**Given instruction:**
Output, please, exactly those lines of the listing that come before the line with "const BUTTON_HOLE_ANGLE = 87.4;", along with that line itself.

**Provided data:**

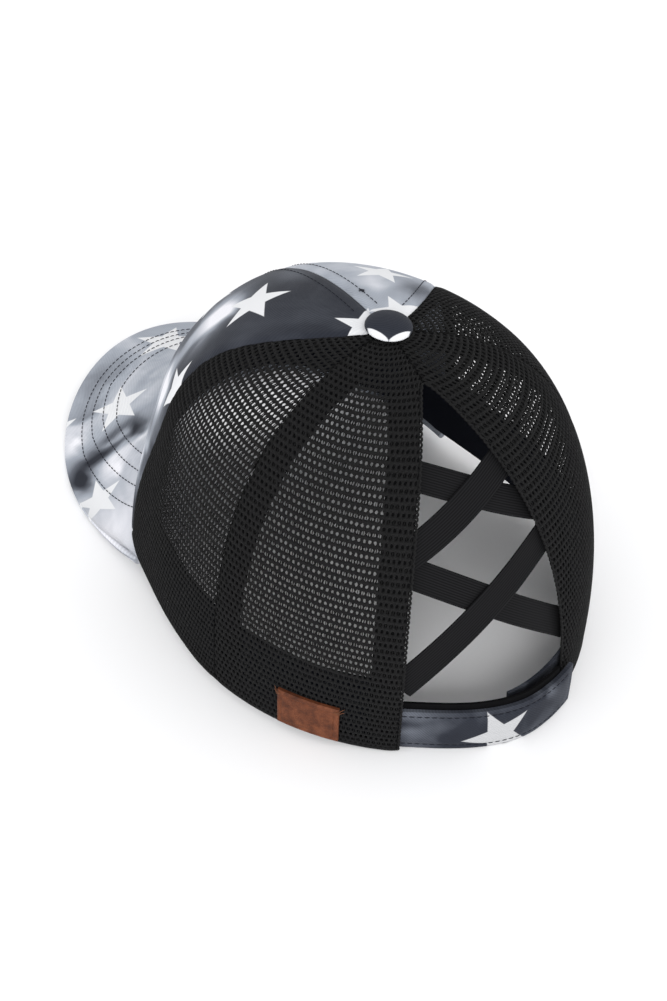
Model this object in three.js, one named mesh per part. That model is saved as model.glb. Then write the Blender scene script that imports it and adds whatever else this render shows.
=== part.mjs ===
// A soft baseball cap for a high ponytail: two printed cotton panels in front,
// four net panels at the sides and back, and a tall opening at the back that is
// laced with crossed elastic straps and closed at the rim by a fastened strap.
// Millimetres, +Z up. The brim points along -Y and the wearer's left is +X.
// The cap rests on the floor, z = 0, on its back rim and both sides of its brim.

import * as THREE from "three";

// Crown, in the cap's own frame: rim at z = 0, middle of the head at x = y = 0
const CROWN_HALF_WIDTH = 82;
const CROWN_FRONT_DEPTH = 105.5;
const CROWN_BACK_DEPTH = 89.3;
const CROWN_HEIGHT = 111.8;
const CROWN_FORWARD_LEAN = 9.6;
const BUTTON_HOLE_ANGLE = 87.4;

// Roundness of the crown: 2 is an ellipse, more is fuller
const PROFILE_POWER = { front: 2.24, side: 2.53, back: 2.19 };
const PLAN_POWER = { front: 2.22, back: 1.86 };

// Over each end of the brim the crown bulges out a little above its rim
const TEMPLE_BULGE = 3.5;
const TEMPLE_ANGLE = 55;
const TEMPLE_SPREAD = 10;

// Shallow dents of the left front: depth, angles of the middle and spreads, round and up
const DENTS = [
  { depth: 3.6, theta: 51, around: 16, phi: 22, up: 13 },
  { depth: 3.2, theta: 32, around: 18, phi: 44, up: 13 },
];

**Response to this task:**
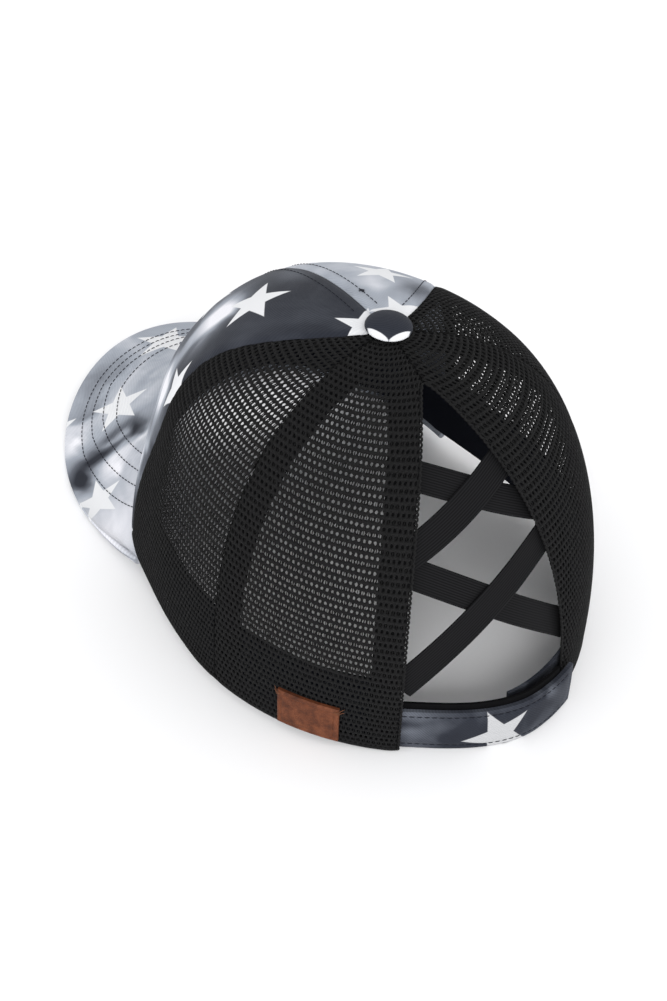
Model this object in three.js, one named mesh per part. That model is saved as model.glb. Then write the Blender scene script that imports it and adds whatever else this render shows.
=== part.mjs ===
// A soft baseball cap for a high ponytail: two printed cotton panels in front,
// four net panels at the sides and back, and a tall opening at the back that is
// laced with crossed elastic straps and closed at the rim by a fastened strap.
// Millimetres, +Z up. The brim points along -Y and the wearer's left is +X.
// The cap rests on the floor, z = 0, on its back rim and both sides of its brim.

import * as THREE from "three";

// Crown, in the cap's own frame: rim at z = 0, middle of the head at x = y = 0
const CROWN_HALF_WIDTH = 82;
const CROWN_FRONT_DEPTH = 105.5;
const CROWN_BACK_DEPTH = 89.3;
const CROWN_HEIGHT = 111.8;
const CROWN_FORWARD_LEAN = 9.6;
const BUTTON_HOLE_ANGLE = 87.4;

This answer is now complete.